What do you think? I am sure we can work something out that gives Emma stability and works for both of us as well.
Best wishes, you"
I am guessing your daughter is quite young if needing childcare during the day (ie not in school). So one thing is that actually if neither of you want to pay expensive nursery fees, you are going to need to accept some flexibility in looking after your daughter if the other one isn't available. But a proper schedule would help. If for example she suddenly had to go to the office one day, she could ask if you could have her first (and vice versa) and if it wasn't possible you could agree between you in advance on a suitable childminder (relative?) who can step in, so neither is worried about who your daughter is left with.
If you don't get a reply, doesn't matter. If she just tells you verbally - no I'm not agreeing to that, we can go to mediation, then maybe say ok we can have the mediation but in the meantime I want us to agree that I don't go two weeks without seeing my daugher. And try and get an extra night in there.
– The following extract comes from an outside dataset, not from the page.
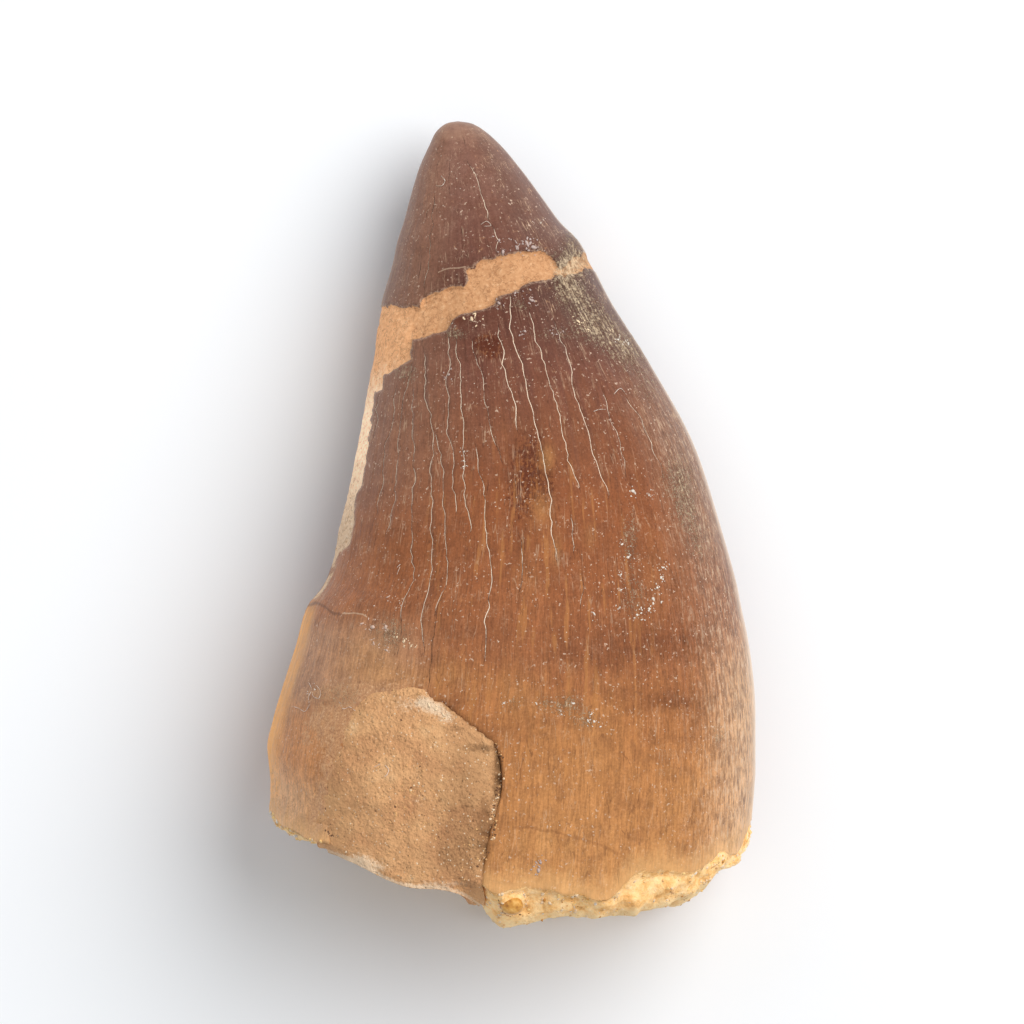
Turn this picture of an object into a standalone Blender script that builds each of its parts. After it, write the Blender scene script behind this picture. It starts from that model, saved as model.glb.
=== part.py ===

A midweek night is good. Maybe from 5pm to 9am the next morning. That plus every Saturday to Sunday morning would be ok for now in terms of routine and stability - assuming she is under school age.
But it's building up evidence that might be needed later and showing what you have tried before applying to court - if it comes to that.
The impression is that your ex has decided your daughter lives with her full time and only sees you if your ex needs a babysitter for a day. The Saturday then picking up on Sunday isn't too bad. What's not good about it is the lack of agreed arrangements and her treating it as carte blanche for herself.